Newspaper comic strips tend to be male-oriented, Ms. Greene believes, “because the editors who choose them are middle-aged men.”

“There's very little on the comic pages for children.” she says. “'Kisses' is designed for children. They like the characters because they're really with it.”

The strip's contemporary situations—a child's parents getting divorced. sex education classes, black and white children placed together—have sparked controversy, including a couple of cancellations, she says. But most response has been positive.

“I really relate to children. I never had much of a childhood myself. I only had one parent, and I was just about the only white kid in my neighborhood,” she says.

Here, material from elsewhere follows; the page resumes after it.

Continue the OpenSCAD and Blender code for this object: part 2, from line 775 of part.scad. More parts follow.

A native of Seattle, she worked part-time jobs from age 12 to contribute to the family income, including writing articles for the Seattle Post-Intelligencer, a high school column for the Seattle Times, and a “youth news bureau." Her idols were Charles Schulz and Walt Disney. Her mother, a divorcee, earned only about
$4,000 a year as a department store saleswoman.

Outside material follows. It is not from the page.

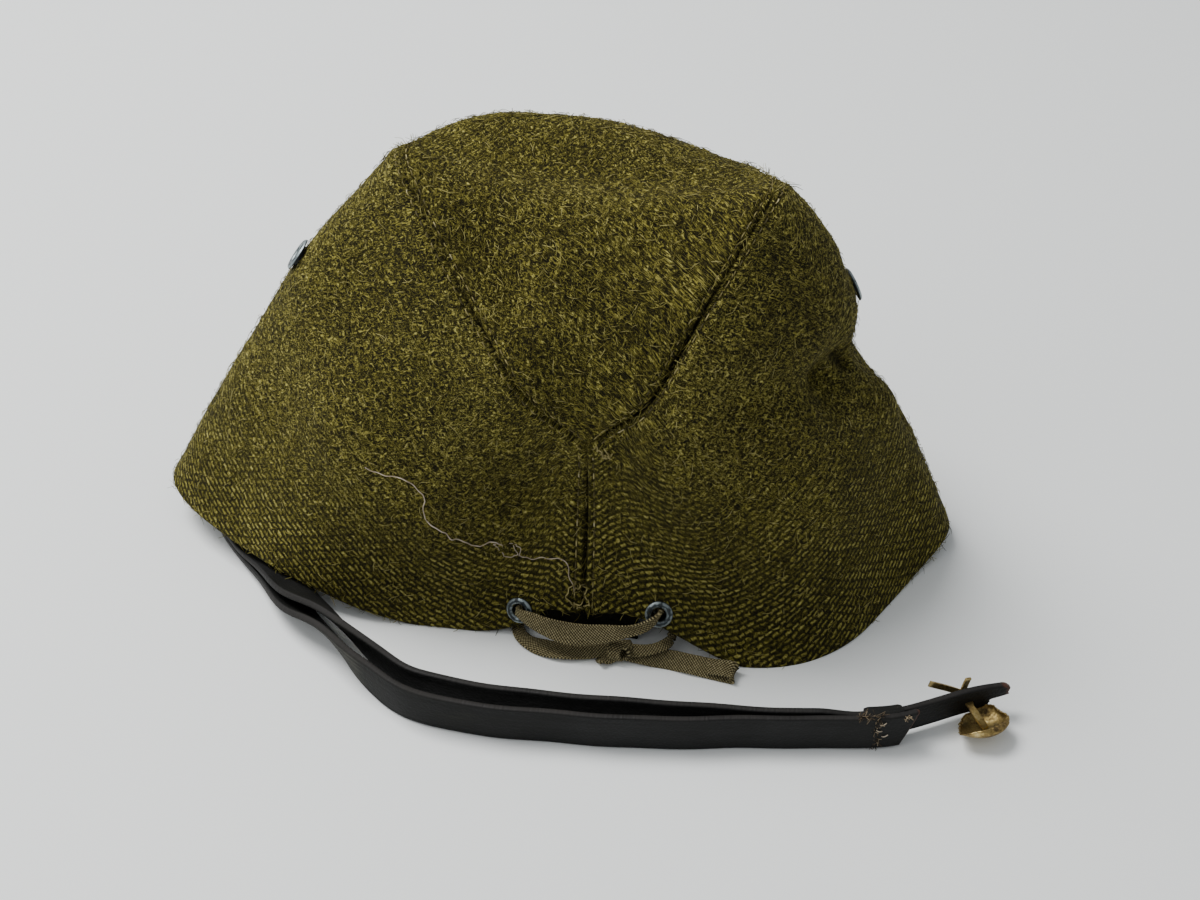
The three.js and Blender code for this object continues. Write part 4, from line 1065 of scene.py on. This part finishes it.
def torn_bowl(around=110, out_steps=30):
    """The torn button's bowl: dented, with a ragged rim that is lost at one side."""
    angle, share = np.meshgrid(np.linspace(0, 2 * math.pi, around, endpoint=False),
                               np.linspace(0.004, 1, out_steps), indexing="ij")
    direction = torn_right * np.cos(angle)[..., None] + torn_up * np.sin(angle)[..., None]
    ragged = 0.05 * np.sin(7 * angle + 1) + 0.035 * np.sin(13 * angle) + 0.025 * np.sin(29 * angle + 2)
    lost = 0.22 * np.exp(-((np.abs(angle - math.pi * 0.95)) / 0.35) ** 2)
    pulled = 0.3 * np.exp(-(np.minimum(angle, 2 * math.pi - angle) / 0.34) ** 2)
    far = 0.3 * np.exp(-((angle - math.pi / 2) / 0.7) ** 2)
    reach = button_radius * (1 - share ** 5 * (np.abs(ragged) + lost + far - pulled))
    bend = share * math.pi / 2
    radius = reach * np.sin(bend)
    height = button_height * np.cos(bend)
    height = height - 0.9 * share ** 3 * np.sin(2 * angle + 0.6) * 0.7
    height = height - 0.8 * np.exp(-((angle - 4.0) / 0.5) ** 2 - ((share - 0.6) / 0.22) ** 2)
    skin = torn_rim + direction * radius[..., None] + torn_facing * height[..., None]
    inward = unit(torn_rim - torn_facing * 1.5 - skin)
    inner = skin + inward * button_wall
    points = np.concatenate([skin.reshape(-1, 3), inner.reshape(-1, 3)])
    at = np.arange(around * out_steps).reshape(around, out_steps)
    after = np.roll(at, -1, axis=0)
    quads = np.stack([at[:, :-1], after[:, :-1], after[:, 1:], at[:, 1:]], -1).reshape(-1, 4)
    inside = quads[:, ::-1] + around * out_steps
    rim = np.stack([at[:, -1], after[:, -1], after[:, -1] + around * out_steps,
                    at[:, -1] + around * out_steps], -1)
    caps = [at[:, 0].tolist(), (at[::-1, 0] + around * out_steps).tolist()]
    faces = [*quads.tolist(), *inside.tolist(), *rim.tolist(), *caps]
    return make_piece("button_right_bowl", points, faces, brass)


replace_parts(torn_bowl(), "button_right")
hole_middle, hole_way, hole_width, hole_face = leather_middle(inner_end - 1.15, -1)
leg_root = torn_rim + torn_facing * (button_height - 0.8)
for name, tip in (("upright", [105.4, -58.2, 11.4]), ("bent", [95.6, -60.2, 10.6])):
    rows = [leg_root, hole_middle + hole_face * 2.6, hole_middle - hole_face * 2.2, tip]
    flat_leg(f"button_right_leg_{name}", np.array(rows, float), hole_way)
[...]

She never took an art course, still can't draw, but designs and writes her strips, employing four artists to draw them. “It's not a new concept,” she points out. “Walt Disney's work was drawn by staff artists.

“And why not be another Walt Disney?” she asks, giving a big smile, much like her cartoon characters. They're eyeless, she says, because “ 'Kisses' is about love and happiness. When you kiss
somebody you close your eyes and smile.”

“Kisses” characters never hit each other, because she doesn't like violence. Nor will their faces ever appear on packages of candy, soft drinks or sugary cereals, she says emphatically, because those things can harm children.

Success has brought little change to her life style, except that it's enabled her to make up somewhat for the childhood she missed. She bicycles to work, flies around the country to appear at autograph sessions, not infrequently turning up on roller skates with an “Avalanche” doll tucked under her arm.

Still single, she's not sure she'll ever marry because “there're so many neat men in the world, it's hard to choose just one. . . . Too bad marriage can't be syndicated.”